The ombudsman, in her report, stated the agents had told Mr Walker that the first couple to put in an offer 'were in the best possible position' and 'ready to go' so based on this, he accepted it for £242,000, £8,000 under the price he wanted. Mr Walker had thought all the buyers' checks had been made. He said he would never have accepted the offer if he had known the buyers did not have the finance in place, particularly as there were a number of other people wishing to view.
“My prime concern is that these breaches are highlighted,” said Mr Walker, who now lives in Scotland. “My experience was distressing and I advise prospective sellers to check if their agent has been in breach of the ombudsman's code. When the sale fell through and I sacked William's Way, I then decided to appoint an established firm in Norwich to handle the sale and this was successful.
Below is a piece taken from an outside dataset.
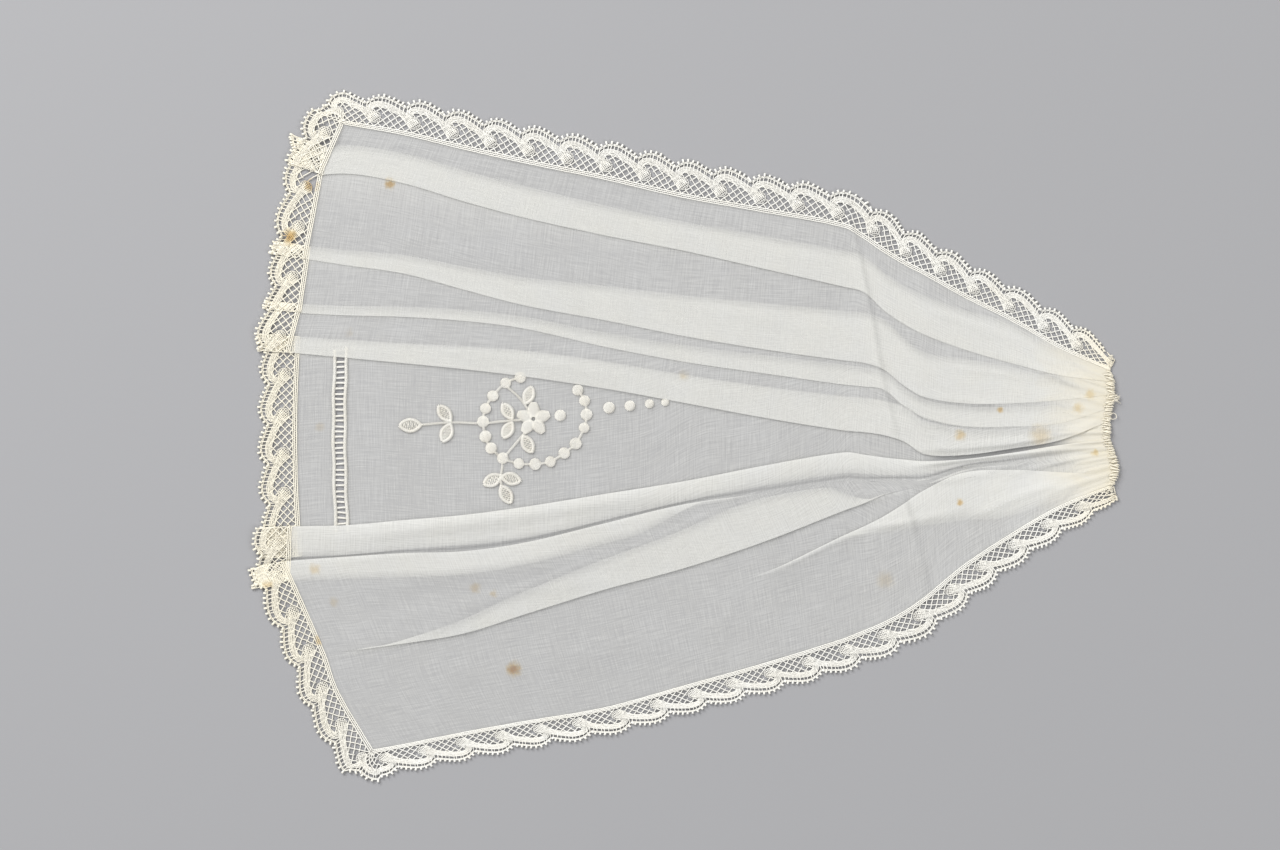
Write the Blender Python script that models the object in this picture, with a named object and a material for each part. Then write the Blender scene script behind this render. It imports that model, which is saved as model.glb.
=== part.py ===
"""A jabot laid flat: a pleated lawn panel gathered at its neck, edged with scalloped lace.

The panel is one sheet of cloth. A section across it is worked out at each station between the
hem (-X) and the gathered neck (+X): every pleat is a mountain turn, a run back under it and a
valley turn, and the cloth ramps up to the next pleat. The lace edging follows the same hem
section, so it is pleated with the panel. Lengths are in millimetres until a mesh is made.
"""

import math

import bmesh
import bpy
from mathutils import Vector

MM = 0.001

WALL = 1.0
LAYER_GAP = 0.3
SEAM_GAP = 0.3
BEND_RADIUS = 0.5 * (WALL + LAYER_GAP)
FULL_TURN_ARC = math.pi * BEND_RADIUS
FLOOR_LEVEL = 0.5 * WALL

# The share of a full turn's arc that a pleat keeps where it has opened out flat
OPEN_ARC_SHARE = 0.12
# A pleat has a run back under it only when it turns further than this
RUN_BACK_FROM = math.radians(165)
LEAST_RUN = 0.2
NECK_GATHER_TURN = math.radians(40)
NECK_GATHER_FROM_X = 92.0
NECK_X = 107.0
RAMP_MAX = 7.0
RAMP_LEAST = 0.4
RAMP_CLEARANCE = 0.9
EDGE_CLEARANCE = 0.9
# In a narrow gap a ramp starts within this share of its room, and takes at least this share
CLEAR_SHARE = 0.25
RAMP_SHARE = 0.5
OPEN_HEIGHT = 1.6
CLOSED_HEIGHT = 2.8
# Between two upper layers the cloth sinks to the floor only where there is this much room
DIP_ROOM = (4.0, 11.0)
DIP_SHARE = 0.42
MITRE_MOST = 1.05
TURN_STEPS = 3
RAMP_STEPS = 3
FLAT_STEPS = 1
FLOOR_STEPS = 4

# The least turn and the least distance that are worked with, so that nothing is divided by zero
LEAST_TURN = 0.001
LEAST_SPAN = 0.001

NECK_ROLL_RISE = 0.25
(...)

I received six good offers with financial checks within 10 days. The offer I accepted was £8,500 above the failed offer put forward by William's Way. But I lost four precious months that I could have spent supporting my mother.”
The ombudsman's inquiry found that William's Way 'had not taken adequate steps to advise the complainant fully of the potential purchasers' financial position.' In conclusion William's Way had not acted in accordance with their professional code of conduct. “Due care and attention was not taken... I would criticise William's Way for lack of diligence”.
William's Way commented: “Those who have worked with us know the effort we put in to ensure a secure sale. Most of our business comes by word of mouth and we are proud of their positive recommendations.”
Mr Walker can now can choose to take the case further, to court, on the points raised.